Take Vito Mannone. How can a keeper who had such a good game against Liverpool concede a goal like the third one? He was totally outjumped by the impressive Peter Crouch and that was the game gone. These last two Saturdays I have witnessed two appalling errors by the keepers of teams that I support. Both games were lost and both signified a season that was virtually over.
There was an acceptance that the manager’s hands are tied. This was clearly his best XI and there is nothing sat on the bench that would make things any better. Love is more mobile than Jones and Manquillo may have to step in for Van Aanholt if he swaps a relegation battle in the North East for one in South London.
The other four outfield subs would not have made a scrap of difference to this shambles and it may well have damaged them irreparably. The two young forwards, Maja and Asoro, are promising but I saw them struggle against an experienced Everton Under 23 team last weekend and I shudder at what the likes of Shawcross, Johnson and Adam would have done to them yesterday.

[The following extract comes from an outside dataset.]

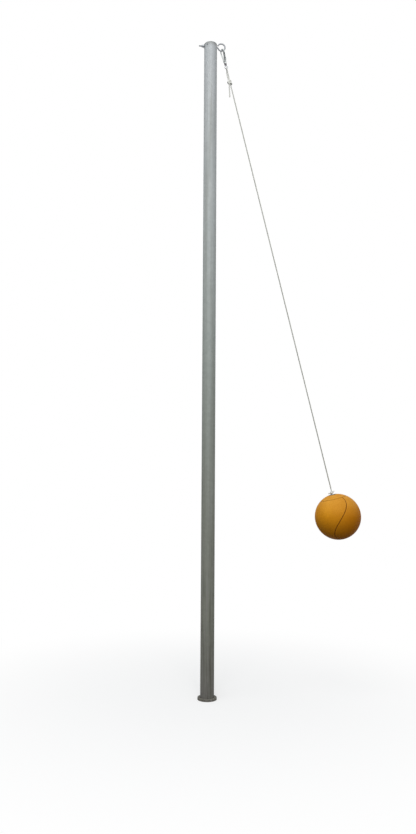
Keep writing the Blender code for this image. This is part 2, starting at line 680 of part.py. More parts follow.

George Honeyman was almost released by the club in the summer and I doubt that he is good enough at this level. Elliott Embleton may be. He ran the show in Wednesday’s comfortable 3-1 win over Shrewsbury Town in the FA Youth Cup and he may make that jump from promising to good. I would not be surprised to see him start at Burnley on Tuesday night.
As for the manager, he must be regretting taking this job on. He tries to remain upbeat and he interviewed well on BBC Newcastle after the game. But he now knows that he has walked into a club that is sliding away quickly, an owner who wants out, a poor playing squad about which he can do little – although the signing of Djilobodji is a millstone around his neck – and a financial situation which is potentially ruinous. He must be another one thinking about his next job – I see that Cowdenbeath need some help this season.
As for us, the crowd, we keep on going. 42,000 there yesterday but many will not be back. For those who go to every home game, there is no pleasure in this and we are becoming numbed by the pain of wretched season after wretched season. Could this be the one where the habit of going is broken?